Итак, основная цель Ибн Туфайла – передача читателю опыта суфийских созерцания и «вкушения»; «вкушающего» же автор романа уподобляет слепцу, наконец узревшему то, что ранее лишь умозрительно ему представлялось. Да, на страницах книги пойдет речь о «смешении» созерцающего и созерцаемого, – но созерцающий неизбежно возвращается к словам, буквам и звукам, к рациональным определениям и характеристикам. Ибн Туфайл избирает для себя литературно-символический жанр, помещая субъекта этого грандиозного мыслительного опыта – Живого, сына Бодрствующего – на далекий необитаемый остров, где самозародившийся человек находит достаточно воли и сил для постижения сложных истин.

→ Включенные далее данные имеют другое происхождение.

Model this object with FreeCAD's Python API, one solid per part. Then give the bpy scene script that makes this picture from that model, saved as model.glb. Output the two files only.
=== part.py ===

«Живой, сын Бодрствующего» – сочинение андалусского философа, написанное на арабо-мусульманском Западе; тем не менее, его автор ревностно оберегает единство философской мысли, не принадлежащей ни Востоку, ни Западу. Философии было суждено переместиться из восточноевропейской Греции на просторы Андалусии – и поэтому Ибн Туфайл представляет не столько исламскую, сколько общерелигиозную философию. Его роман протягивает мост между рациональным и догматическим, между философией и верой. Более того, Ибн Туфайл умело резюмирует средневековые представления о человеке и его связи с миром: неслучайно «Живой, сын Бодрствующего» собрал под одной обложкой великое множество достаточно точных натурфилософских, медицинских, географических и астрономических наблюдений. Книга великого андалусийца не противопоставляет один культурный тип другому, как это делает, например, Малик ибн Наби в труде «Проблема идей в исламском мире», – но она олицетворяет эпоху, которой больше нет. Тоскуя об Андалусии мы, наверняка, тоскуем и по тем временам – иначе нашей ностальгии, ностальгии в собственном смысле этого слова, не могло бы и существовать. Значит, умер и Живой. Умер – чтобы воскреснуть вновь, заменив себя множеством Живых и неисчислимыми их метаморфозами.
Содержание романа
Роман «Живой, сын Бодрствующего» повествует о самозародившемся человеке, впервые увидевшем солнечный свет на необитаемом острове, где-то неподалеку от экваториальной линии. Умеренный климат острова и молоко дикой газели, принявшей одинокого младенца за своего сына, как нельзя лучше способствовали развитию беззащитного ребенка. Живой самостоятельно прошел через все этапы развития человеческой личности: воображая и мечтая, он постепенно овладел ремеслом, приведшим его и к естественнонаучным, и к теологическим, и к мистическим наблюдениям. Много позже Живой, сын Бодрствующего встретился с Абсалем, искавшим уединения от народа «великого, что говорит обо всем истинно-сущем положенными для того притчами». Живой понял, что все познанное им и есть послание религиозного Закона, что традиция и разум в целом согласны друг с другом. Об этом он, вместе с Абсалем, тщетно пытался рассказать соотечественникам последнего; отвергнутые «просвещенным» народом, они возвращаются на родину когда-то безмолвствовавшего человека. «И прибег Живой, как и раньше, к месту своего жительства, вернувшись к нему. И следовал за ним Абсаль, приближаясь к его [духовной степени]. Оба они поклонялись Аллаху на том острове до тех пор, пока не достигли крепости в знании».
Старый и новый «Живые»: сравнение двух антропологических моделей
Естествознание и примитивные организмы вчера и сегодня
Согласно одному из двух сценариев, предложенных Ибн Туфайлом любопытному читателю, Живой, сын Бодрствующего появляется на свет путем самозарождения. Так философ указал на средневековую теорию зарождения жизни из четырех элементов – воды, воздуха, земли и огня. По мысли Ибн Туфайла, «смешение» этих элементов приводит к формированию всякой вещи; впоследствии эту идею переймет у него Ибн ан-Нафис (607-687), чей Благородный, сын Говорящего самозародится в пещере, заменяющей ему материнскую утробу. Теория «смешений» гласит: тела образуются благодаря пропорциональным комбинациям четырех элементов; живые же тела обязаны своим становлением еще и крови, флегме, желтой и черной желчи. Здоровье, таким образом, является следствием умеренности смешений, а болезнь – отклонением от нее.